5.3. Conclusions and Perspectives
OSM data history was accessed to generate LULC datasets based on the contribution year (timestamp). Two different datasets comprising all contributions made in 2012 and in 2015 were created. Although downloading the data history was straightforward, the data exploration required some Structured Query Language (SQL) knowledge in order to obtain data elements, such as timestamps, that are stored on raw packages. This may prevent or simply restrain the use of OSM data history by common users. In addition, there are several logical inconsistencies in the OSM data that need to be analyzed and resolved, which are time-consuming.

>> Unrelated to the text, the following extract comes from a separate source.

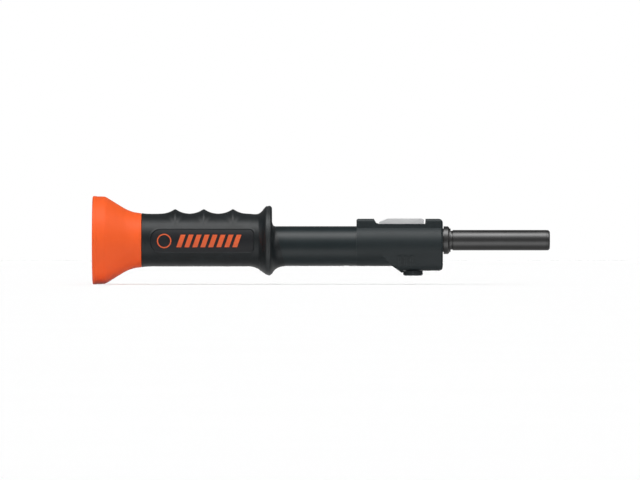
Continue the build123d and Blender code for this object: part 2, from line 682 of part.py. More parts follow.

Our research was conducted at the district level in a predominantly rural region that has undergone rapid LULC changes. In rural areas, where reference data are scarce, LULC data with high accuracy, even in small quantities, will always be of significant value. Thus, OSM platforms should be seen as a valid source of data, both in the production and updating of LULC maps and as a sample source for training purposes in supervised multi-temporal remote sensing classifications. If these data are used as auxiliary data to classify satellite images, the use of timestamps to create, for example, multi-temporal year-based or month-based datasets could improve the quality of future classifications. Additional research should investigate whether the use of OSM data history and the division of features by their year of contribution influence the accuracy of OSM data, and whether they can be used as ground-truth auxiliary data. Furthermore, the present study demonstrated that OSM LULC classes (artificial surfaces, agricultural areas, forests, and water) were as accurate as the official reference dataset to which they were compared (COS 1:25 0000 map), and thus have great potential as auxiliary data for use in mapping applications. More analyses should be carried out in other regions. Ultimately, OSM data are freely available and their use is not highly time-consuming. The approach used here could therefore also be usefully applied at a larger scale (e.g., country level).